Moose, dd1's awful teeth are a result of reflux and I think the wheat allergy, her dentist has talked about a treatment that can be done every 6 months, that is a strengthening treatment (I think they basically paint a sort of fluoridey enamel on). It is quite pricey, but he is going to discuss it after she has 2 teeth extracted on Fri (dreading it) I'll let you know how we get on.
The disclosing tablets are great, I use then every few days with dds so that they have an idea of how well they are brushing. They also like the Smart Rinse mouthwash from Listerine, which makes the plaque go green, so you can see it when you spit it out.
I'm not 100% sure treatment would be an option for ds1, even if it's available, because he has a lot of oral sensory issues, so anything that changed the feel of his teeth might be impossible, but I would definitely be interested in hearing more about it.
Fledglings do them, £6 each. They are on page 8 of their brochure.
We were offered the fluoride varnish, they just paint it on with a brush. It does have a slight yellowish tint apparently. My daughter has a non flavoured fluoride tablet which achieves the same result.
We have a new hurdle next week of the special needs hygenist!
We live in an area that has fluoridated water, not something I'm keen on, but seems to have helped my dcs teeth as they all seem ok when I check them and no toothaches - yet.
As I understand it, the damage to his adult teeth would have been done by his immune system as they were developing. Don't know if it makes them weaker or it's just cosmetic. I may have a Google and find out now I'm thinking about it.
Ds's teeth look somewhere between this and this.
Oddly though, just this morning I noticed my own teeth look remarkably like some of the pictures. In fact I noticed the white patches standing out, because they were so bright compared to the rest of the enamel that they almost seemed to glow in the dark!
It seems like it's caused by hypercalcification.

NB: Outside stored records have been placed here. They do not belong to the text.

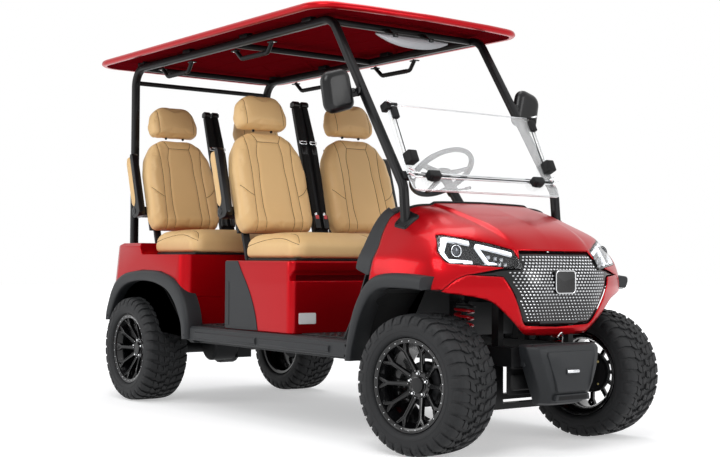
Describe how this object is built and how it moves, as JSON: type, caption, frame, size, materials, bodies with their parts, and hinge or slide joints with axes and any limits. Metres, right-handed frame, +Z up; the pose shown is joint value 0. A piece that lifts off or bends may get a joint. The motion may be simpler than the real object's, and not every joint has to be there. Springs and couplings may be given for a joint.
{
  "type": "golf cart",
  "caption": "Four-seat electric golf cart with roof, folding windshield, all-terrain tyres, steered front wheels and two rows of seats facing forward.",
  "frame": {"origin": "centre of the cart's bounding box in plan, on the ground that its tyres stand on", "axes": "+Z up, the cart drives towards -Y, +X is its left side"},
  "size_m": [1.3538, 3.287, 2.035],
  "materials": {
    "tyre": "matt black rubber",
    "gloss_black": "gloss black paint",
    "frame_black": "satin black powder coat",
    "dark_plastic": "moulded dark grey plastic",
    "body_red": "candy red gloss paint",
    "spring_red": "red powder coat",
    "seat_leather": "tan leather with brown stitching",
    "floor_rubber": "ribbed black rubber mat",
    "lamp": "clear lens over black housing",
    "grille_black": "black plate with bright studs",
    "clear": "clear acrylic",
    "battery_grey": "plain casing",
    "cast_metal": "dark cast metal",
    "belt_black": "woven black webbing"
  },
  "bodies": {
    "root": {"backrests": "seat_leather", "battery_pack": "battery_grey", "bumpers": "dark_plastic", "chassis_frame": "frame_black", "dashboard": "dark_plastic", "floor_mats": "floor_rubber", "floor_pan": "dark_plastic", "front_body": "body_red", "front_seat_box": "body_red", "front_springs": "spring_red", "front_suspension": "frame_black", "grab_handles": "dark_plastic", "grille": "grille_black", "headrests": "seat_leather", "lamps": "lamp", "leaf_springs": "frame_black", "mirrors": "dark_plastic", "rear_axle": "cast_metal", "rear_body": "body_red", "roof": "body_red", "roof_frame": "frame_black", "seat_belts": "belt_black", "seat_cushions": "seat_leather", "seat_frames": "dark_plastic", "side_trims": "dark_plastic", "sills": "dark_plastic", "steering_controls": "frame_black", "wheel_flares": "dark_plastic", "windshield": "clear", "windshield_clamps": "dark_plastic"},
    "steering_wheel": {"steering_wheel": "dark_plastic"},
    "knuckle_left": {"knuckle_left": "cast_metal"},
    "knuckle_right": {"knuckle_right": "cast_metal"},
    "wheel_front_left": {"tyre_front_left": "tyre", "rim_front_left": "gloss_black"},
    "wheel_front_right": {"tyre_front_right": "tyre", "rim_front_right": "gloss_black"},
    "wheel_rear_left": {"tyre_rear_left": "tyre", "rim_rear_left": "gloss_black"},
    "wheel_rear_right": {"tyre_rear_right": "tyre", "rim_rear_right": "gloss_black"},
    "armrest_front_left": {"armrest_front_left": "seat_leather"},
    "armrest_front_right": {"armrest_front_right": "seat_leather"},
    "armrest_rear_left": {"armrest_rear_left": "seat_leather"},
    "armrest_rear_right": {"armrest_rear_right": "seat_leather"}
  },
  "joints": [
    {"name": "steer_left", "type": "hinge", "parent": "root", "child": "knuckle_left", "pos_m": [0.44, -1.2865, 0.292], "axis": [0, 0, 1], "range_deg": [-36, 18]},
    {"name": "steer_right", "type": "hinge", "parent": "root", "child": "knuckle_right", "pos_m": [-0.44, -1.2865, 0.292], "axis": [0, 0, 1], "range_deg": [-36, 18]},
    {"name": "steering_wheel_turn", "type": "hinge", "parent": "root", "child": "steering_wheel", "pos_m": [0.27, -0.4865, 1.245], "axis": [0, 0.6428, 0.766], "range_deg": [-504, 252]},
    {"name": "front_left_spin", "type": "hinge", "parent": "knuckle_left", "child": "wheel_front_left", "pos_m": [0.50914, -1.27555, 0.292], "axis": [0.9877, 0.1564, 0], "continuous": true},
    {"name": "front_right_spin", "type": "hinge", "parent": "knuckle_right", "child": "wheel_front_right", "pos_m": [-0.50914, -1.29745, 0.292], "axis": [0.9877, 0.1564, 0], "continuous": true},
    {"name": "rear_left_spin", "type": "hinge", "parent": "root", "child": "wheel_rear_left", "pos_m": [0.5125, 1.1835, 0.292], "axis": [1, 0, 0], "continuous": true},
    {"name": "rear_right_spin", "type": "hinge", "parent": "root", "child": "wheel_rear_right", "pos_m": [-0.5125, 1.1835, 0.292], "axis": [1, 0, 0], "continuous": true},
    {"name": "armrest_front_left_fold", "type": "hinge", "parent": "root", "child": "armrest_front_left", "pos_m": [0.546, 0.28185, 1.03817], "axis": [1, 0, 0], "range_deg": [0, 105]},
    {"name": "armrest_front_right_fold", "type": "hinge", "parent": "root", "child": "armrest_front_right", "pos_m": [-0.546, 0.28185, 1.03817], "axis": [1, 0, 0], "range_deg": [0, 105]},
    {"name": "armrest_rear_left_fold", "type": "hinge", "parent": "root", "child": "armrest_rear_left", "pos_m": [0.546, 1.24685, 1.06817], "axis": [1, 0, 0], "range_deg": [0, 105]},
    {"name": "armrest_rear_right_fold", "type": "hinge", "parent": "root", "child": "armrest_rear_right", "pos_m": [-0.546, 1.24685, 1.06817], "axis": [1, 0, 0], "range_deg": [0, 105]}
  ],
  "couplings": [
    {"joint": "steer_right", "follows": "steer_left", "ratio": 1},
    {"joint": "steering_wheel_turn", "follows": "steer_left", "ratio": 14}
  ]
}
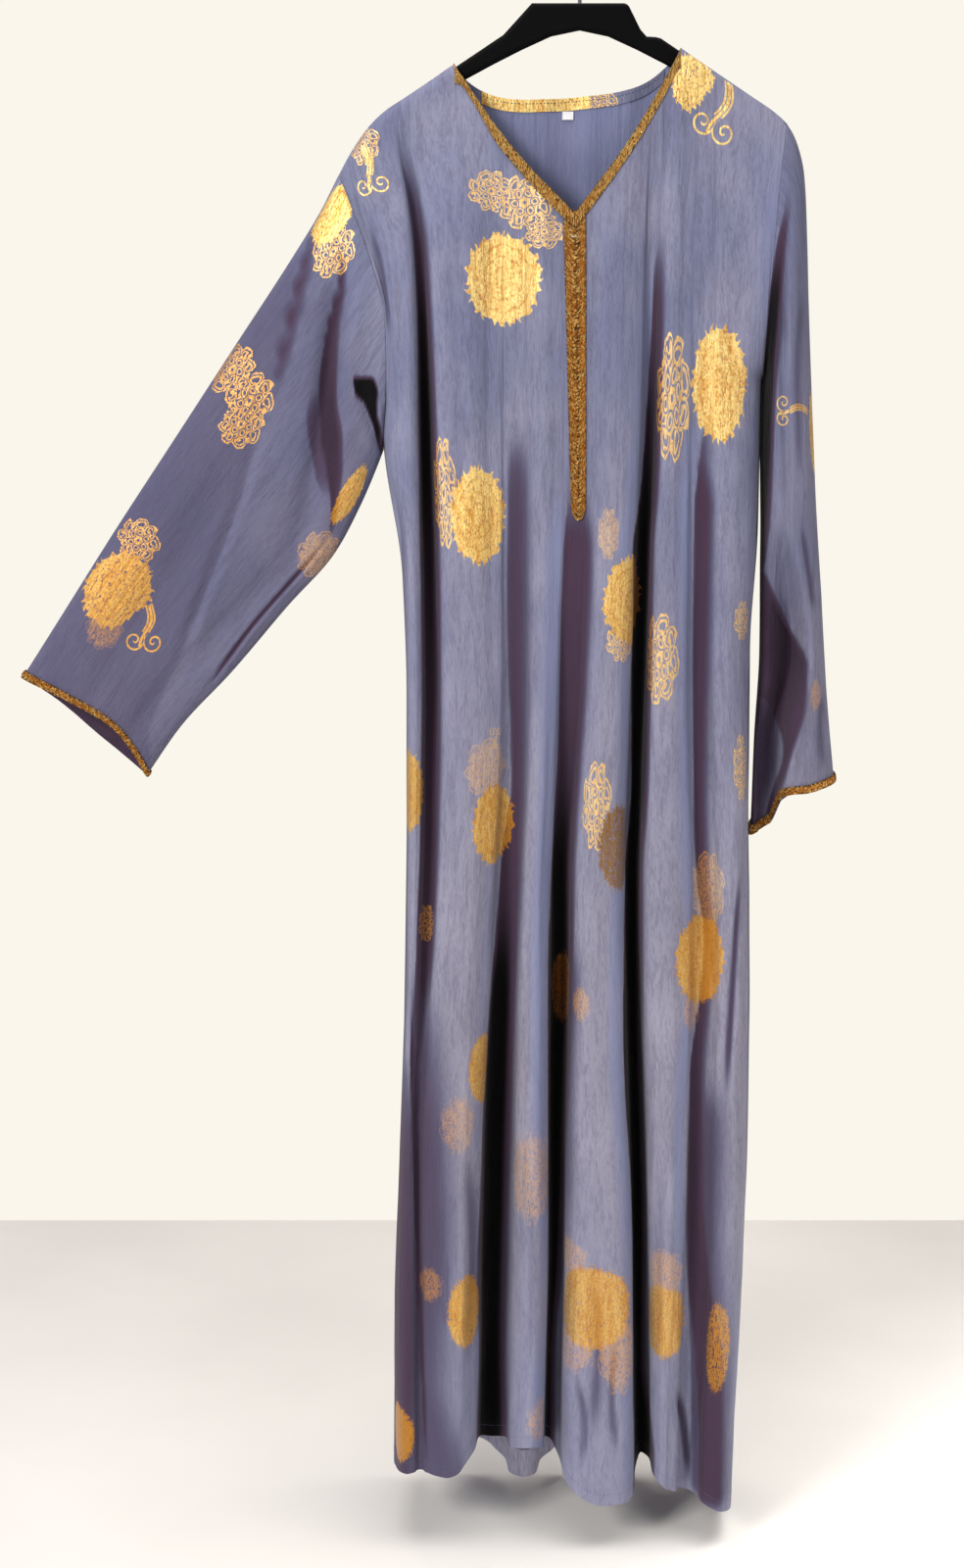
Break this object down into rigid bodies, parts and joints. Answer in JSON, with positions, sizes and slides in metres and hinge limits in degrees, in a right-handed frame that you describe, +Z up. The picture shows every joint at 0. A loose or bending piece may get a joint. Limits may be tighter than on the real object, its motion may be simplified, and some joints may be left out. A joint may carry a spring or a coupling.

Not read a lot, but it seems that, unless it's severe, it doesn't actually weaken the tooth.
My ds has been using the Dr. Barmans for a year now, teeth brushing was one of the battles I was losing big time and unfortunately his teeth and gums really suffered. He had a lot of teeth removed and still only has front teeth as the new teeth haven't arrived yet. The dentist said to used the Barmans for all his teeth and then use an ordinary brush for the front teeth and gums. The hygenist showed me how to brush properly and told me to use tesco strawberry icecream flavour toothpaste, not to spit if he doesn't want to and not to rinse. I also had to use corsodyl gel on his gums for a couple of weeks. Both the dentist and the hygenist spoke to him about how important it was and for some reason he listened to them thankfully and the battle is not half as hard now. At our last visit they were both delighted with his teeth and gums and we are back on track now. I do them in the morning and he does them in the evening. Now if only we could get through a shower without any issues life would be a doddle (sort of)
We use the strawberry ice cream toothpaste here too. I'm really interested that you find the brush successful we will have to give a go here.